O fiasco na empreitada para tornar o filhinho de papai embaixador, sem dúvida, causou um vexame internacional para o Brasil, afinal contornado pela designação, pelo menos, de um diplomata de carreira, ainda que sobre ele recaiam dúvidas de competência ou qualificação para o exercício do cargo. Toda essa presepada a que a opinião pública foi obrigada a assistir derivou do estilo de governar inerente ao presidente Jair Bolsonaro. baseado no culto escancarado ao “filhismo”. Os meninos do presidente não se destacam na política por discursos de impacto ou por propostas consistentes, mas pelo comportamento midiático, centrado na manipulação de robôs virtuais para queimar opositores do pai presidente nas redes sociais, regra que é seguida pelo próprio Jair, pouco afeito a entrevistas coletivas ou a pronunciamentos que exijam o mínimo de profundidade sobre graves assuntos nacionais.

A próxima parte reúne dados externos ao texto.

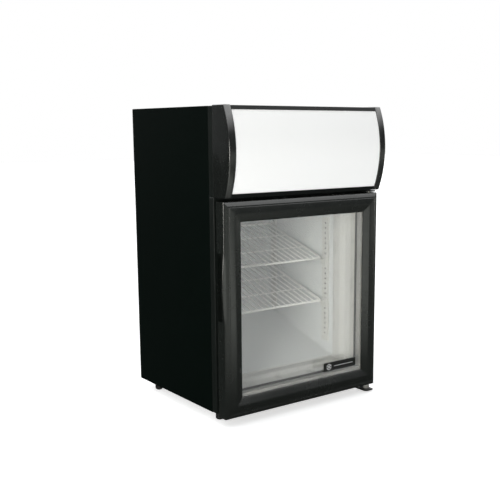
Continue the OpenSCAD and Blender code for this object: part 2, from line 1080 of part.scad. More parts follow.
// Tray behind the rear grille, with holes for the thermostat, the light switch and the inlet
module control_plate() {
  rim = 3;
  wall = 1.5;
  w = control_w - 1;
  h = control_h - 1;
  color([0.12, 0.12, 0.12])
    place()
      translate([control_x, 0, control_z])
        difference() {
          union() {
            span([-w / 2, plate_y, -h / 2], [w / 2, rear_sheet, h / 2]);
            span([-w / 2 - rim, rear_sheet - wall, -h / 2 - rim], [w / 2 + rim, rear_sheet, h / 2 + rim]);
          }
          span([-w / 2 + wall, plate_y + wall, -h / 2 + wall], [w / 2 - wall, rear_sheet + 1, h / 2 - wall]);
          translate([0, plate_y - 1, knob_z - control_z])
            rotate([-90, 0, 0])
              cylinder(h = 5, r = collar_r);
          translate([0, 0, rocker_z - control_z])
            span([-switch_w / 2, plate_y - 1, -switch_h / 2], [switch_w / 2, plate_y + 5, switch_h / 2]);
          translate([0, 0, inlet_z - control_z])
            span([-inlet_w / 2, plate_y - 1, -inlet_h / 2], [inlet_w / 2, plate_y + 5, inlet_h / 2]);
        }
}

// Round thermostat body with a threaded collar that carries the knob's shaft
module thermostat() {
  color([0.6, 0.61, 0.62])
    place()
      translate([control_x, plate_y, knob_z])
        rotate([-90, 0, 0])
          difference() {
            union() {
              translate([0, 0, -20])
                cylinder(h = 20, r = 18);
              cylinder(h = 2, r = collar_r);
            }
            translate([0, 0, -10])
              cylinder(h = 13, r = 3.08);
          }
}

// Switch housing with a well for the rocker and a blind hole for its pivot on each side
module light_switch() {
  well_w = rocker_w + 0.8;
  well_h = rocker_h + 2;
  color([0.05, 0.05, 0.05])
    place()
      translate([control_x, plate_y, rocker_z])
        difference() {
          union() {
            span([-switch_w / 2, -16, -switch_h / 2], [switch_w / 2, 1.5, switch_h / 2]);
            span(
              [-switch_w / 2 - 1.5, 1.5, -switch_h / 2 - 1.5],
              [switch_w / 2 + 1.5, 3.5, switch_h / 2 + 1.5]
            );
          }
          span([-well_w / 2, -10, -well_h / 2], [well_w / 2, 5, well_h / 2]);
          translate([-pivot_half - 0.3, 0, 0])
            rotate([0, 90, 0])
              cylinder(h = 2 * pivot_half + 0.6, r = pivot_r + 0.06);
        }
}

// Appliance inlet: a block with a five sided well and three flat pins
module power_inlet() {
  color([0.04, 0.04, 0.04])
    place()
      translate([control_x, plate_y, inlet_z]) {
        difference() {
          union() {
            span([-inlet_w / 2, -22, -inlet_h / 2], [inlet_w / 2, 1.5, inlet_h / 2]);
            span([-inlet_w / 2 - 4, 1.5, -inlet_h / 2 - 1.5], [inlet_w / 2 + 4, 4, inlet_h / 2 + 1.5]);
          }
          along_y(-14, 20)
            polygon([[-12.5, -8.5], [12.5, -8.5], [12.5, 3], [7, 8.5], [-7, 8.5], [-12.5, 3]]);
        }
        for (pin = [[-7, -2], [0, 2], [7, -2]])
          span([pin[0] - 1, -14 - eps, pin[1] - 2], [pin[0] + 1, -1, pin[1] + 2]);
      }
}

module thermostat_knob() {
  ribs = 18;
  color([0.85, 0.85, 0.83])
    place()
      translate([control_x, plate_y + 2.4, knob_z])
        rotate([-90, 0, 0])
          difference() {
            union() {
              cylinder(h = 12, r = knob_r - 1);
              for (i = [0:ribs - 1])
                rotate([0, 0, 360 / ribs * i])
                  translate([knob_r - 2, -1, 0])
                    cube([1.8, 2, 10]);
              translate([0, 0, -10])
                cylinder(h = 10 + eps, r = 3);
            }
            translate([-1, 4, 11])
              cube([2, 14, 3]);
          }
}

// Rocker with two faces that meet at a shallow angle, tilted to its off side on two pivots
module light_rocker() {
  rocker_half = rocker_h / 2 - 0.6;
  color([0.06, 0.06, 0.06])
    place()
      translate([control_x, plate_y, rocker_z])
        rotate([8, 0, 0]) {
          along_x(rocker_w)
            polygon([
              [-3, -4], [-3, 4], [3.5, rocker_half], [6.2, rocker_half], [4.4, 0],
              [6.2, -rocker_half], [3.5, -rocker_half]
            ]);
          translate([-pivot_half, 0, 0])
            rotate([0, 90, 0])
              cylinder(h = 2 * pivot_half, r = pivot_r);
        }
}

// ---------- fasteners and feet ----------

module screw_head(x, z) {
  translate([x, rear_sheet + 1, z])
    rotate([-90, 0, 0])
      cylinder(h = 1, r = 3.5);
}

module case_screws() {
  inset = 7;
  color([0.5, 0.5, 0.5])
    place() {
      for (x = [-half_w + inset, half_w - inset])
        for (z = [12, 160, 310, machine_z - 8, machine_z + 10, body_h - 60, body_h - 10])
          screw_head(x, z);
      for (x = [-70, 70])
        for (z = [12, machine_z - 8, machine_z + 10, body_h - 10])
          screw_head(x, z);
      for (z = [8, 32, 428, 450])
        translate([(flange_x + half_w - 2) / 2, body_front - 3, z])
          rotate([-90, 0, 0])
            cylinder(h = 1, r = 3.8);
    }
}

// Moulded foot on a threaded stud, under the cabinet's right side
module foot(y) {
  foot_top = foot_h - 0.3;
  stud_h = 14;
  translate([half_w - foot_inset, y, -foot_h]) {
    rotate_extrude()
      polygon([
        [0, 0], [foot_r - 3, 0], [foot_r - 0.9, 0.9], [foot_r, 3],
        [foot_r, foot_top - 1], [foot_r - 1, foot_top], [0, foot_top]
      ]);
    translate([0, 0, foot_top - eps])
      cylinder(h = stud_h, r = stud_r);
  }
}

module foot_front_right() {
  color([0.05, 0.05, 0.05])
    place()
      foot(foot_y_front);
}

module foot_front_left() {
  color([0.05, 0.05, 0.05])
    place()
      mirror([1, 0, 0])
        foot(foot_y_front);
}

module foot_rear_right() {
  color([0.05, 0.05, 0.05])
    place()
      foot(foot_y_rear);
}

module foot_rear_left() {
  color([0.05, 0.05, 0.05])
    place()
      mirror([1, 0, 0])
        foot(foot_y_rear);
}

side_panel_left();
side_panel_right();
top_cover();
back_panel();
rear_grille();
base_pan();
front_frame();
sign_fascia();
insulation_foam();
inner_liner();
mouth_breaker();
machine_deck();
shelf_pilasters();
shelf_clips();
shelf_upper();
shelf_lower();
evaporator_cover();
evaporator_coil();
evaporator_fan();
evaporator_fan_motor();
room_lamp();
sign_housing();
sign_panel();
sign_top_trim();
sign_bottom_trim();
sign_cap_left();
sign_cap_right();
sign_tubes();
sign_tube_holders();
door_stile_left();
door_stile_right();
door_rail_top();
door_rail_bottom();
door_glass_front();
door_glass_rear();
door_glass_spacer();
door_inner_frame();
door_gasket();
door_bushes();
door_badge();
hinge_bracket_top();
hinge_bracket_bottom();
hinge_pins();
compressor();
compressor_mounts();
condenser_coil();
condenser_fan();
condenser_fan_motor();
condenser_fan_shroud();
control_plate();
thermostat();
thermostat_knob();
light_switch();
light_rocker();
power_inlet();
case_screws();
foot_front_left();
foot_front_right();
foot_rear_left();
foot_rear_right();
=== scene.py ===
import json
from math import acos, cos, pi, radians, sin, sqrt, tan

import bmesh
import bpy
from mathutils import Matrix, Vector

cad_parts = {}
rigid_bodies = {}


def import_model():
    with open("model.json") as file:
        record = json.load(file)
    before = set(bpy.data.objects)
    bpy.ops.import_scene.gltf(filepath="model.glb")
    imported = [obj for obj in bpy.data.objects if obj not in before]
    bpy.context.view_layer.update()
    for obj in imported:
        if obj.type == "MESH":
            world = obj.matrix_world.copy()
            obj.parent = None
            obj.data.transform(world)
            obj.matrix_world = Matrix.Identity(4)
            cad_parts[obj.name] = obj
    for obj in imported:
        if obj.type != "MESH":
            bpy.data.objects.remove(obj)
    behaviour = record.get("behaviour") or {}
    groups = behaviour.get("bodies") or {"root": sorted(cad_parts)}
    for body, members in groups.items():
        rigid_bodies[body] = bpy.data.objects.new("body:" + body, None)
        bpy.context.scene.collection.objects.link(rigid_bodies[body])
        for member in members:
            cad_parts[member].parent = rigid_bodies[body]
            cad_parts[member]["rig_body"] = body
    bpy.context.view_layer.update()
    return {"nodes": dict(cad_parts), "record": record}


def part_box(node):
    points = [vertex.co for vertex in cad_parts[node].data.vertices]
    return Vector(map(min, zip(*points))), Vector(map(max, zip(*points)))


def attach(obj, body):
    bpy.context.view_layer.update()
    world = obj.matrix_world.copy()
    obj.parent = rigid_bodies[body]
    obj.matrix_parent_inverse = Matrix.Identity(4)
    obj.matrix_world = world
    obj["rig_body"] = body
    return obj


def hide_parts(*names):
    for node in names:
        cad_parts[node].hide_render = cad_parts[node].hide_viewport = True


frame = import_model()

# ---------------------------------------------------------------- places
# Shapes are written in millimetres in the cabinet's own coordinates: X from its middle, Y from the
# seal datum 8 mm behind the front frame's face, Z from the case's underside.
MM = 0.001


def datum():
    left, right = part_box("side_panel_left")[0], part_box("side_panel_right")[1]
    return Vector(((left.x + right.x) / 2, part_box("front_frame")[0].y + 8 * MM, left.z))


ORIGIN = datum()


def place(p):
    return ORIGIN + Vector(p) * MM


def cab(node):
    """Lowest and highest corners of a CAD node in cabinet millimetres."""
    low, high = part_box(node)
    return (low - ORIGIN) / MM, (high - ORIGIN) / MM


# ---------------------------------------------------------------- node materials
def link(nt, a, b):
    nt.links.new(a, b)


def fill(node, **values):
    """Sets a node's own sockets, named with _ for a space."""
    for socket, value in values.items():
        node.inputs[socket.replace("_", " ")].default_value = value


def add(nt, kind, **values):
    node = nt.nodes.new("ShaderNode" + kind)
    fill(node, **values)
    return node


def object_coords(nt, scale):
    mapping = add(nt, "Mapping", Scale=scale)
    link(nt, add(nt, "TexCoord").outputs["Object"], mapping.inputs["Vector"])
    return mapping.outputs["Vector"]


def noise(nt, vector, scale, detail, rough):
    n = add(nt, "TexNoise", Scale=scale, Detail=detail, Roughness=rough)
    link(nt, vector, n.inputs["Vector"])
    return n.outputs["Fac"]


def span(nt, value, a, b, from_low=0.3, from_high=0.7):
    """Maps from_low to a and from_high to b, and holds beyond them."""
    m = add(nt, "MapRange", From_Min=from_low, From_Max=from_high, To_Min=a, To_Max=b)
    link(nt, value, m.inputs["Value"])
    return m.outputs["Result"]


def tones(nt, value, low, high):
    ramp = add(nt, "ValToRGB")
    for stop, position, colour in zip(ramp.color_ramp.elements, (0.3, 0.7), (low, high)):
        stop.position = position
        stop.color = (*colour, 1)
    link(nt, value, ramp.inputs["Fac"])
    return ramp.outputs["Color"]


def maths(nt, kind, a, b):
    m = add(nt, "Math")
    m.operation = kind
    for socket, v in zip(m.inputs, (a, b)):
        if isinstance(v, (int, float)):
            socket.default_value = v
        else:
            link(nt, v, socket)
    return m.outputs[0]


def mixed(nt, kind, factor, a, b):
    """A mix node's output, from sockets."""
    mix = add(nt, kind)
    for socket, source in zip(mix.inputs, (factor, a, b)):
        link(nt, source, socket)
    return mix.outputs[0]


def bump(nt, height, strength, distance, below=None):
    b = add(nt, "Bump", Strength=strength, Distance=distance)
    link(nt, height, b.inputs["Height"])
    if below is not None:
        link(nt, below, b.inputs["Normal"])
    return b.outputs["Normal"]


def node_material(name):
    mat = bpy.data.materials.new(name)
    mat.use_nodes = True
    return mat, mat.node_tree, mat.node_tree.nodes["Principled BSDF"]


GRAIN_MM = 0.05
DUST = (0.32, 0.31, 0.29, 1)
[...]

Desde a campanha de 2018, sabia-se que faltava a Jair Messias Bolsonaro o estofo do estadista, aquela figura que se impõe tanto pelo carisma como pelo domínio dos assuntos e pela firmeza de convicções a respeito dos projetos concebidos para o País. No Decálogo do Estadista, Ulysses Guimarães dizia: “O estadista nasce, é o encontro de um homem com o seu destino. O estadista é um animal político. Fora da política é um frustrado, um ressentido, um infeliz, embora possa ter êxito em outras atividades. Ainda que pagando o preço ingrato de percalços, perigos e sofrimentos, confirma o acerto da definição de Alphonse Karr de que o segredo da felicidade é fazer do seu dever o seu prazer. Político é como gato, está gemendo, mas está gozando”.
De acordo com o doutor Ulysses, “não há estadista burro”. Ele, ainda: “O estadista há de ser talentoso, embora possa não ter cultura. Tiradentes e Juarez Távora não tiveram cultura, mas foram estadistas porque tiveram talento político. Como o samba, o talento não se aprende na Academia. A pessoa é gratificada com o talento. Talento é o dom de acertar. A política é a arte do bem-estar e da salvação popular. Político é aquele que tem talento para consegui-lo”. Milton Campos dizia que o estadista tem “a posição de suas ideias e não as ideias de sua posição. Não é um oportunista, o que se serve da política em lugar de servi-la, o que só pensa nas eleições futuras e não no futuro do país. Há “democratas” tão furiosos na oposição quão intolerantes no governo. Político de caráter é fiel – às ideias, não à carreira. Pode perder o poder, o emprego, a liberdade, mas não renega as ideias, não perde a vergonha. Galileu foi grande físico, porém, como estadista não entraria na História. Quem por medo se retrata não é estadista”. Enfim, doutor Ulysses sintetiza: “O estadista não atende para agradar, mas porque é justo. E tem a coragem de descontentar, até amigos e parentes”. Bolsonaro faz política uterina. Não é estadista!